The half-measures that don’t work: adding people (Brooks’s law: adding people to a late project makes it later), working weekends (burnout reduces velocity within 2 weeks), pretending the original deadline is still feasible. Honest re-baselining is the only fix.
For broader project management context, see my resource allocation in software projects guide and app builder tips.
Frequently asked questions
What are the most common reasons projects fail?
Seven that show up repeatedly: unclear requirements, scope creep without re-baselining, no single accountable owner, optimistic estimates, dependency hell, no rollback plan, and communication gaps between stakeholders. Most failures involve 3+ of these compounding.
How do I prevent scope creep on a project?
Three controls: (1) every change request goes through a written re-baselining process, (2) the project sponsor signs off on schedule/budget impact, (3) you maintain a ‘rejected scope’ log so the team can see what didn’t get added. Without all three, scope grows silently.
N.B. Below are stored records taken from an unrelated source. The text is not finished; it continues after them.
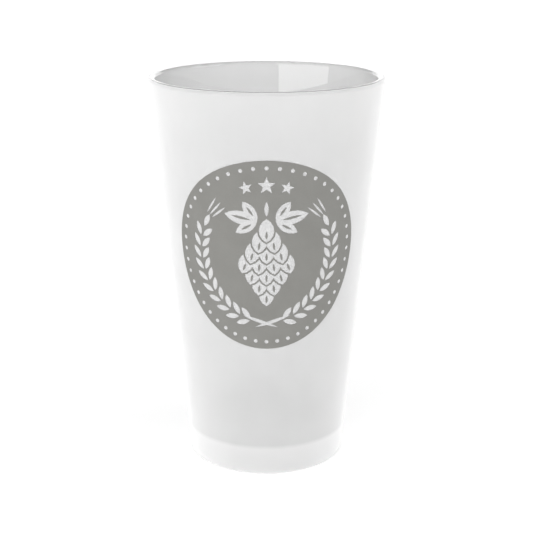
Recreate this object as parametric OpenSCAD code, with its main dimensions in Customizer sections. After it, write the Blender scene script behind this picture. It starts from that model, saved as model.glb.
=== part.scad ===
// Frosted pint glass with a round printed badge.
// A pressed tapered tumbler, a satin coat on its outside wall and a one-colour print on the coat.
// The origin is the centre of the foot, on the table. +Z is up, and the badge faces -Y.

/* [Glass] */
// Height from the table to the top of the lip
height = 149.2; // [140:0.1:160]
// Widest diameter, across the outside of the lip
mouth_d = 88.9; // [84:0.1:95]
// Diameter at which the outside wall would meet the table, if its edge were sharp
base_d = 60.3; // [57:0.1:66]
// Wall thickness at the lip, which is rounded all the way over
lip_wall = 2.9; // [2:0.1:3.6]
// Wall thickness at the height of the inside floor
floor_wall = 6.3; // [4:0.1:7]
// Height of the inside floor above the table
base_thick = 9.8; // [7:0.1:14]
// Radius of the inside corner between the floor and the wall
corner_r = 5; // [2:0.5:8]

/* [Foot] */
// Radius of the outside edge that stands on the table
heel_r = 1; // [0.6:0.1:2]
// Radius of the shallow hollow under the base
hollow_r = 22; // [16:0.5:25]
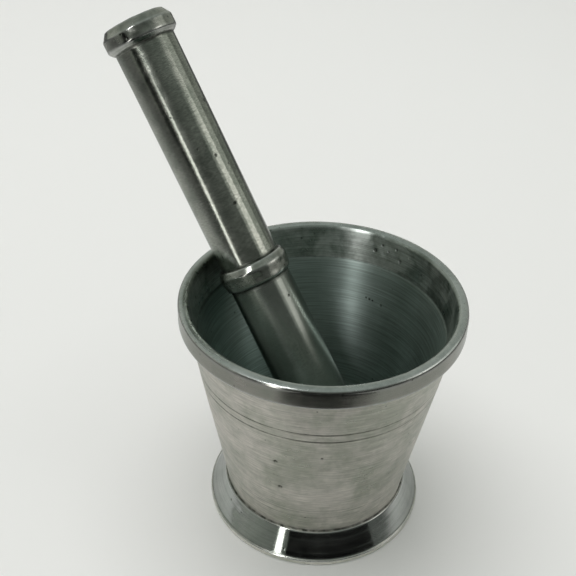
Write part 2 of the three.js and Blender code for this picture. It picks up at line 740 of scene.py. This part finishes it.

Why do estimates almost always overrun?
Three reasons: planning fallacy (we assume the best case), missing dependencies (we estimate our work, not the integrations), and politicized estimates (we shave numbers to get approval). Padding is not the fix — reference-class forecasting is.
What’s the difference between a project failure and a project that just took longer?
A project that delivers the original scope at 2x time/budget is over-budget but not failed. A project that delivers something nobody uses is a failure regardless of time/budget. Outcome alignment trumps schedule adherence.
How do you recover a failing project?
Stop work. Re-baseline scope, schedule, and budget honestly. Identify the one or two critical-path issues. Get explicit sponsor reapproval before resuming. Half-measures (adding people, working weekends) almost always make failing projects worse.